• Input data:
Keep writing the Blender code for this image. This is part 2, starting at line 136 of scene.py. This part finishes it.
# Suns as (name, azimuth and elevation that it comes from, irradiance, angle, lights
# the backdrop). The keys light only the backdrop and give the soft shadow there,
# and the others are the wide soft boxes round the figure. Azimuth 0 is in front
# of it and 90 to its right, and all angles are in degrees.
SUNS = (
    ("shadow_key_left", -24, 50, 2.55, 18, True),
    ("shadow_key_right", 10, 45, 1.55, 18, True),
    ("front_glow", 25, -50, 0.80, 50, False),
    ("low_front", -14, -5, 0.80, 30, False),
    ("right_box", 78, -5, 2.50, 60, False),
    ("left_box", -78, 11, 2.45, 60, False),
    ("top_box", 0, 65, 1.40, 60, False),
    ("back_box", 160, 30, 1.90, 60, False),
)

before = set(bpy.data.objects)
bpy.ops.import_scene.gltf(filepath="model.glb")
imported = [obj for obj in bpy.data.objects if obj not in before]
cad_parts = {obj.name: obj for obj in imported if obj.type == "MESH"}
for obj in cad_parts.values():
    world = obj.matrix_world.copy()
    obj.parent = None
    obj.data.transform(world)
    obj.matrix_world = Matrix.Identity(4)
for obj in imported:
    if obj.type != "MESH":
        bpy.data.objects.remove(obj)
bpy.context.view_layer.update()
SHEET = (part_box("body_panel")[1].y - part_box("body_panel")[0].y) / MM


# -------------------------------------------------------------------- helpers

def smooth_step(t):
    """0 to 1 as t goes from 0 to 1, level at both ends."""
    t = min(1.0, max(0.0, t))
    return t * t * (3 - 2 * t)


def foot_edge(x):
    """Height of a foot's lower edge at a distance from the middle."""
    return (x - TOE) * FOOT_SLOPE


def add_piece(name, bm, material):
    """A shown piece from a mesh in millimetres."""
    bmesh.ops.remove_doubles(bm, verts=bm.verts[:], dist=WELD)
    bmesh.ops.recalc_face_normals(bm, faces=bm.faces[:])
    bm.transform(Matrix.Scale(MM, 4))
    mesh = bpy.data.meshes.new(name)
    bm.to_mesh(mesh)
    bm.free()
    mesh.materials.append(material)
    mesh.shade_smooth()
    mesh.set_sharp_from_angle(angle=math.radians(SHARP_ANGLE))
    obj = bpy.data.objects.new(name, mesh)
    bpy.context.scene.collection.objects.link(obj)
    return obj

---

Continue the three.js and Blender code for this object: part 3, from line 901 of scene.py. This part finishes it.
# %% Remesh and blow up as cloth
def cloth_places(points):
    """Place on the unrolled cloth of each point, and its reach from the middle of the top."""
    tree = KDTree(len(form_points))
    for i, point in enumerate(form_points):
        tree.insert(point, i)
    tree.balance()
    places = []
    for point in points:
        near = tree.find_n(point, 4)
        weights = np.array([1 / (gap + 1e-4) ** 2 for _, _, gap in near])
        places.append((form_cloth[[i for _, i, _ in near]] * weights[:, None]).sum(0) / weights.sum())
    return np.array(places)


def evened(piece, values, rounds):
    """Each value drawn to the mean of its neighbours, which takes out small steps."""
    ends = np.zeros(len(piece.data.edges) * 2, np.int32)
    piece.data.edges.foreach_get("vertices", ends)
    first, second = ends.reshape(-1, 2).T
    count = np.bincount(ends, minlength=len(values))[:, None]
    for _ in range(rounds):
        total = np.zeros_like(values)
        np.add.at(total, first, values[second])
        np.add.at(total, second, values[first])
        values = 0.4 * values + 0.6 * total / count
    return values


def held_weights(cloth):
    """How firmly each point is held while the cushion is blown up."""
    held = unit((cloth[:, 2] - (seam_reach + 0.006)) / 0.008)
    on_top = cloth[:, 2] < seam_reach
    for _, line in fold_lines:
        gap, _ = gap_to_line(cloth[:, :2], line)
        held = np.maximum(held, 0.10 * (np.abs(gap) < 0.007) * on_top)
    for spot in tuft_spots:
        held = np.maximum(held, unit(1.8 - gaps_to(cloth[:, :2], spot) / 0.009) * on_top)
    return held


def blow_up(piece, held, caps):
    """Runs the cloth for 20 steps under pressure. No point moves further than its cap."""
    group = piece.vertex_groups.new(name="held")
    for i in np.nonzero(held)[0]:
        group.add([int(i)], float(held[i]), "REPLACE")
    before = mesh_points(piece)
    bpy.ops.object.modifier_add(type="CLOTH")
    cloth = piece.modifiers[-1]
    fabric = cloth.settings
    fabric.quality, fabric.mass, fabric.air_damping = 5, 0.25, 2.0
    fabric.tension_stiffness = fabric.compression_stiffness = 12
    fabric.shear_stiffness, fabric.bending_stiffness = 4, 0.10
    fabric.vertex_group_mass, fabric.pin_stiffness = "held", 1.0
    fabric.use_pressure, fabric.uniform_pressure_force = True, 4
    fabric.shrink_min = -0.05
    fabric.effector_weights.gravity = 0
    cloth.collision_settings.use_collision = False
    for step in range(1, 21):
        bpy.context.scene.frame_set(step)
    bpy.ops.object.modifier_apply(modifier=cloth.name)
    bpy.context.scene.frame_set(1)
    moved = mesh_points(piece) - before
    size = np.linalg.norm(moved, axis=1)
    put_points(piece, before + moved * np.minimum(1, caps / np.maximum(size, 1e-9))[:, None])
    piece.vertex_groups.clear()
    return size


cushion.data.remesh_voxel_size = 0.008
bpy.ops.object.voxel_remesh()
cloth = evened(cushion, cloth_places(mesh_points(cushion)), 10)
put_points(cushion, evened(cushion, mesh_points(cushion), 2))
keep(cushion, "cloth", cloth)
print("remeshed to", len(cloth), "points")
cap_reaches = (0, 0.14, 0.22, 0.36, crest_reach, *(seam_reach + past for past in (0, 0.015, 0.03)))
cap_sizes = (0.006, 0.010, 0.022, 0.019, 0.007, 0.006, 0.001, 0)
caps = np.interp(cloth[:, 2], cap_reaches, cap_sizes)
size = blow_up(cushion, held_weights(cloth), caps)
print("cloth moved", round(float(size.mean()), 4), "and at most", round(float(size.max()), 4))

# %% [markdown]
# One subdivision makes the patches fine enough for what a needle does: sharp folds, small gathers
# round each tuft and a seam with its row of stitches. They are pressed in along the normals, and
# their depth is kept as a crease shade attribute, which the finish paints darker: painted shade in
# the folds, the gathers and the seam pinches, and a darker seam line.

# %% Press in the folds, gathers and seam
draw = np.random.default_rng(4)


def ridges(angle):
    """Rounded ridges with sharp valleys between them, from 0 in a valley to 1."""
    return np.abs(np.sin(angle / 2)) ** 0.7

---

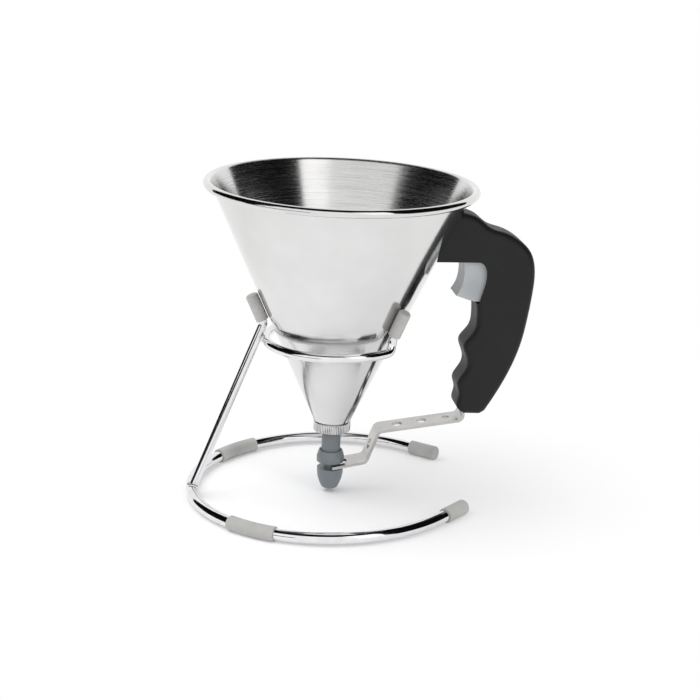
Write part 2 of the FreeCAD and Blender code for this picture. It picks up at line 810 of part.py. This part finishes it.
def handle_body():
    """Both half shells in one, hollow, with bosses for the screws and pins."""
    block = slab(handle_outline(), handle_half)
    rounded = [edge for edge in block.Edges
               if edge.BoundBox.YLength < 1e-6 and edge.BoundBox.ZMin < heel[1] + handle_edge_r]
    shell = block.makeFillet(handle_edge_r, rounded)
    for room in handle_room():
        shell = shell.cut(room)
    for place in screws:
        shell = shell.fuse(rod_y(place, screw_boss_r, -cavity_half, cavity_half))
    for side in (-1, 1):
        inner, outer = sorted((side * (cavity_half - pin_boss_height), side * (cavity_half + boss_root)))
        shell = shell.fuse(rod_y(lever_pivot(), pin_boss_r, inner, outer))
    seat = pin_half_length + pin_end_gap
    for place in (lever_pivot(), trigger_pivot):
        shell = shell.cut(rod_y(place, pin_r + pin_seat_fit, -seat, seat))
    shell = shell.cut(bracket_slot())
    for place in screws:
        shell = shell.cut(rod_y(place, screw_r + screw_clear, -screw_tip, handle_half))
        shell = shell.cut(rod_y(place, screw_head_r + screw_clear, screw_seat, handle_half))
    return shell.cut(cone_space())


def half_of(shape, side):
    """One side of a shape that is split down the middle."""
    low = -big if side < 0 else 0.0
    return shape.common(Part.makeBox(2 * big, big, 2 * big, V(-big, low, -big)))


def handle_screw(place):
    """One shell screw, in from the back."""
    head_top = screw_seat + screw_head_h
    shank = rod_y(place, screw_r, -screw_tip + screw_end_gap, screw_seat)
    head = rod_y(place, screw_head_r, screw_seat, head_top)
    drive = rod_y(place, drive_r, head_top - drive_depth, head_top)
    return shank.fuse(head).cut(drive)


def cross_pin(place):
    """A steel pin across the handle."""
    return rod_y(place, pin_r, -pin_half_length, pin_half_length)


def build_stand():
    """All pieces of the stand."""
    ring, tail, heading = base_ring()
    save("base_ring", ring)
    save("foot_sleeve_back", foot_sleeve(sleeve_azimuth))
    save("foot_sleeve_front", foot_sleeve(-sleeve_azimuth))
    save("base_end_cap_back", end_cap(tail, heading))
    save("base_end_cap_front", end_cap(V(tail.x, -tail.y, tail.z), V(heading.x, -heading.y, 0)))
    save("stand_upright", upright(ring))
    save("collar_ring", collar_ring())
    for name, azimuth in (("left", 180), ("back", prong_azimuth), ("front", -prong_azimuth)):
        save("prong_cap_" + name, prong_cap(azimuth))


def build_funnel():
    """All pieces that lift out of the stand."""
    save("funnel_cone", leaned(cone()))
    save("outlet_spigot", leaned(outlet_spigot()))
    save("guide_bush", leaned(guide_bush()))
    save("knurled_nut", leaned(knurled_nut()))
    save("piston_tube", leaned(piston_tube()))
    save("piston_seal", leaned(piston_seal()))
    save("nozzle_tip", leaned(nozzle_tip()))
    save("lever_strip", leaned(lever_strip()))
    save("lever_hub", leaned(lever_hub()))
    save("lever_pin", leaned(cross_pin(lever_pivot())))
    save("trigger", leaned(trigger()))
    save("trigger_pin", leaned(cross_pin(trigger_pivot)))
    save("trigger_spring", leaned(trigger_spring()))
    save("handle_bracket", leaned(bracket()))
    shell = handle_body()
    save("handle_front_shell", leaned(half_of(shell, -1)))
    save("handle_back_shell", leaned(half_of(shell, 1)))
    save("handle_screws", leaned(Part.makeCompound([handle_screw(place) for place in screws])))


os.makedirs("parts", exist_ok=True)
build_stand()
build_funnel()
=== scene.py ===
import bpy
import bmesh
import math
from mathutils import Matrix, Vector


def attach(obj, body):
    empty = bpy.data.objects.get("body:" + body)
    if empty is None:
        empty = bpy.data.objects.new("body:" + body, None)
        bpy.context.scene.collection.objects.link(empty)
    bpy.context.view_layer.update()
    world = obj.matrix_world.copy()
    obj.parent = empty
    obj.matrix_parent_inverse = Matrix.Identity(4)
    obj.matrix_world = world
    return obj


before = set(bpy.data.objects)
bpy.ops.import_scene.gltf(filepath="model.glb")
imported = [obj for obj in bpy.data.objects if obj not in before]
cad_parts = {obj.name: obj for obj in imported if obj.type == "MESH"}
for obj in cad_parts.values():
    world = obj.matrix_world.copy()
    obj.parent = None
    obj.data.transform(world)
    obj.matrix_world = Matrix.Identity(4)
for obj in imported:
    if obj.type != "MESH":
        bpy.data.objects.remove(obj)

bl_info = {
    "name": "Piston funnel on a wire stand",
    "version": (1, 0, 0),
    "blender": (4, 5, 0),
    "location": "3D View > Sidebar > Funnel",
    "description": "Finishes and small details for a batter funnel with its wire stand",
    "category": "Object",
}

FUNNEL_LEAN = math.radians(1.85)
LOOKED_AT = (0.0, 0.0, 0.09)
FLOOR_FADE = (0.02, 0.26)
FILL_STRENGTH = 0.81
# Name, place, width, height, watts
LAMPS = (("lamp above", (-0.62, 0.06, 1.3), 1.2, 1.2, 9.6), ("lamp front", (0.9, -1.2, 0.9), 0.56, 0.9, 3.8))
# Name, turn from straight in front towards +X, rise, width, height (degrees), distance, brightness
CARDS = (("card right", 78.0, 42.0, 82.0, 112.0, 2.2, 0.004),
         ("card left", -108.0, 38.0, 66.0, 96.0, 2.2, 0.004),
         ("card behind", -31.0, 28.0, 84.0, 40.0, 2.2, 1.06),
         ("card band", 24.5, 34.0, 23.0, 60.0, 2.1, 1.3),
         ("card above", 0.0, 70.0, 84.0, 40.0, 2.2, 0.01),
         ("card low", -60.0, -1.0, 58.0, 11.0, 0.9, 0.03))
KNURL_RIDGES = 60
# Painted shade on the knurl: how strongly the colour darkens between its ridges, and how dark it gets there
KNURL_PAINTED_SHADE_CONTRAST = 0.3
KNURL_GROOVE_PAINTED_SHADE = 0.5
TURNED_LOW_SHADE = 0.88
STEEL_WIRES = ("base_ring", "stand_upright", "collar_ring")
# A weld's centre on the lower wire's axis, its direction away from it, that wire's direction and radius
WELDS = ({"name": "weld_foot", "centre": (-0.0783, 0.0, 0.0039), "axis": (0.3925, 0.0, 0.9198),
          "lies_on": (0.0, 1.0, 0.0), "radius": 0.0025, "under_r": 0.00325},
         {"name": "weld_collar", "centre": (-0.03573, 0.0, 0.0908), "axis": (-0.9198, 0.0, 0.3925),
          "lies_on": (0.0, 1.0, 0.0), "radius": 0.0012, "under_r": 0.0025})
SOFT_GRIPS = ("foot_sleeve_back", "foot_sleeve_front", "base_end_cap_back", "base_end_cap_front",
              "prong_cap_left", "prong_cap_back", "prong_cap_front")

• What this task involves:
Retype precisely, and only, the span of lines that opens at the line containing "place in screws])))" and closes at the line containing "obj.matrix_parent_inverse = Matrix.Identity(4)", both inclusive.

• Written response:
    save("handle_screws", leaned(Part.makeCompound([handle_screw(place) for place in screws])))


os.makedirs("parts", exist_ok=True)
build_stand()
build_funnel()
=== scene.py ===
import bpy
import bmesh
import math
from mathutils import Matrix, Vector


def attach(obj, body):
    empty = bpy.data.objects.get("body:" + body)
    if empty is None:
        empty = bpy.data.objects.new("body:" + body, None)
        bpy.context.scene.collection.objects.link(empty)
    bpy.context.view_layer.update()
    world = obj.matrix_world.copy()
    obj.parent = empty
    obj.matrix_parent_inverse = Matrix.Identity(4)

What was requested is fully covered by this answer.